In these last few weeks as I prepare to be ordained to the priesthood, I have been spending some time reflecting on how exactly I have gotten to this major landmark in my life. I remember one time years ago my father once said that in our lives we seem to go from one random event to another, but at certain points we can look back and see that what seemed random at the time was actually part of a journey with definite shape and purpose. I am not sure now when and why he said that, but having a gotten a little older and hopefully having gained some perspective, I can see that he was right. As I look back I also realize that it is the people we encounter even more than the events we experience that make our journeys unique.

An offhand remark in the faculty room at St. Peter’s Prep led Sue and me to St. Paul’s Church in Jersey City seven years ago. It was there in that beautiful wood frame Victorian church that we found the spiritual food that we needed so much. It was also at St. Paul’s where I met two of my great friends and clergy role models. More than once they have half-jokingly referred to themselves as my spiritual father and grandfather.

I can vividly remember how stunned and moved I was by the exchange of the peace that first Sunday at St. Paul’s. Frankly, Sue and I were a little overwhelmed by the exuberance and warmth of the congregation. These people seemed genuinely happy to be in church together! Although we were sitting in the back of the church, the priest approached us, extended his hand and said, “I’m Dave Hamilton, welcome to St. Paul’s.”

And so began one of the closest friendships of my life.

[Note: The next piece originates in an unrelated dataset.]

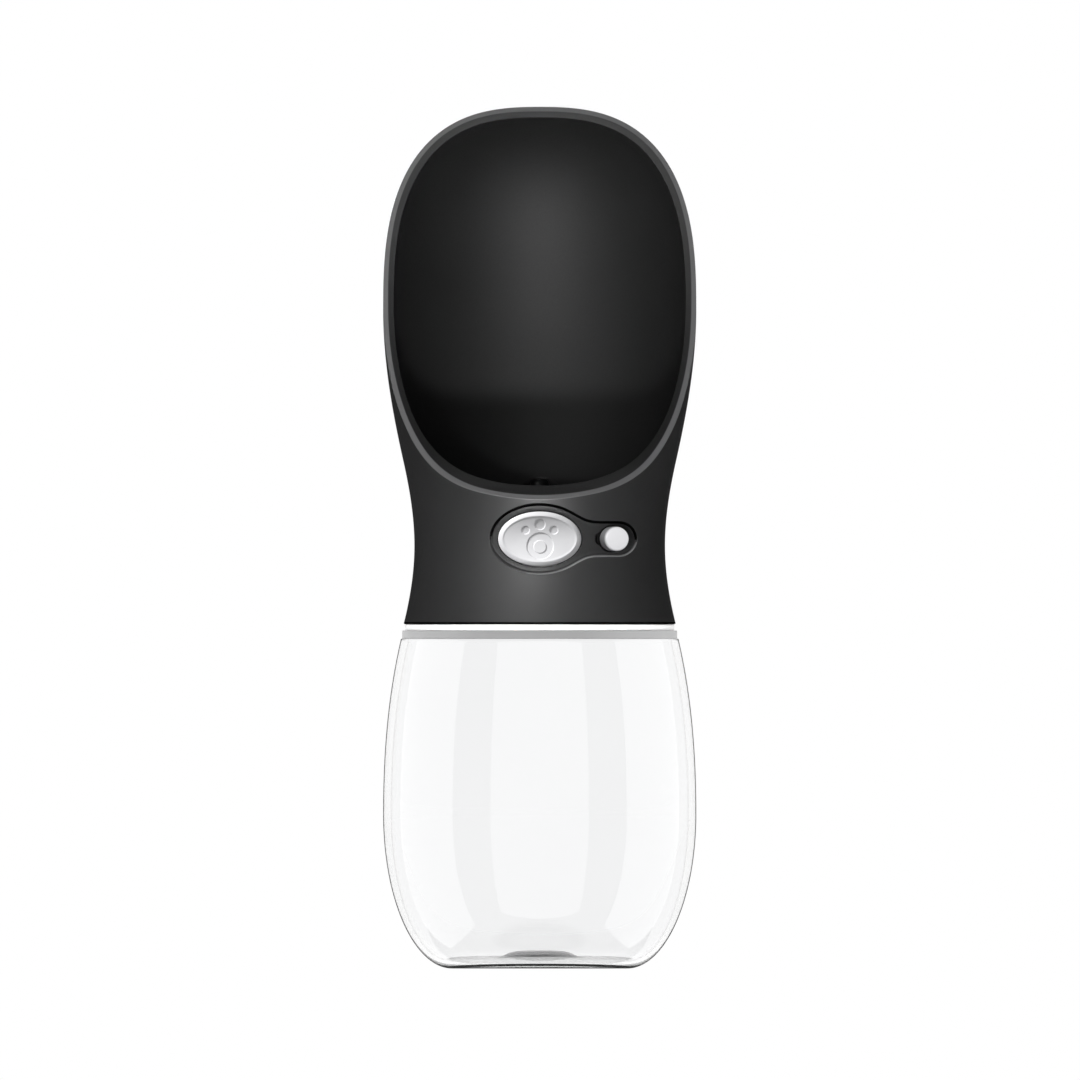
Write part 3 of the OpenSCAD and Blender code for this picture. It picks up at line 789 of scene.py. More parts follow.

I believe that my sense of vocation was reawakened by the example of Dave’s priesthood. At St. Paul’s he never allowed himself to be placed on a pedestal. Instead, there was always a powerful sense of authenticity in his ministry, and especially in his preaching. Although he was a strong leader, there was always the honest acknowledgement that he was like us - a broken person trying to faithfully follow the way of Jesus Christ. Later when I read Henri Nouwen’s classic book The Wounded Healer I immediately thought of Dave – this man who had found great success in a thriving suburban parish only to painfully lose it all. Yet, when all seemed lost, he recovered and was gloriously reborn as a city priest, first at Trinity+St. Philip’s Cathedral and then at St. Paul’s. Dave, very open about his alcoholism and recovery, did not dwell on his wounds in self-absorption but rather honestly allowed his wounds to shape his ministry. It is a challenging model, but the only way to authentic ministry.

I have also been profoundly shaped by my spiritual grandfather, the rector emeritus at St. Paul’s, Frank Carr. Although he is more than twice my age, over the years he and I have also developed a close friendship. His example encourages me to be bold in my ministry. When he was graduating from seminary in the early 1950s, the bishop of Montana (then still an outpost of the Wild West) asked if any of the newly-minted Episcopal deacons had the boldness to go minister in the frontier. Only Frank Carr, born and raised in Boston, answered the call went west. He began a ministry that took him to Olympia, Beverly Hills, Ft. Worth and finally Jersey City. In addition to his example of boldness, Frank has also given me what I think is the best definition of the Christian life. He always says it is a life of love, forgiveness and service. Even today, burdened with blindness and other ills, he continues to live out the Christian life and his ordination vows as he ministers to a large network of people across the country and through a deep prayer life.

My ordination gives me a good occasion to reflect on Dave and Frank and the many other people who have given my journey its distinctive shape. Maybe this month, as a new church year begins and a calendar year draws to a close, we can all reflect on the people who have been with us – and continue to be with us – as we follow the way of Jesus Christ. And, since in our baptism we are all called to be ministers, maybe this month we can acknowledge our own wounds and go forth to love, forgive, and serve with authenticity and boldness.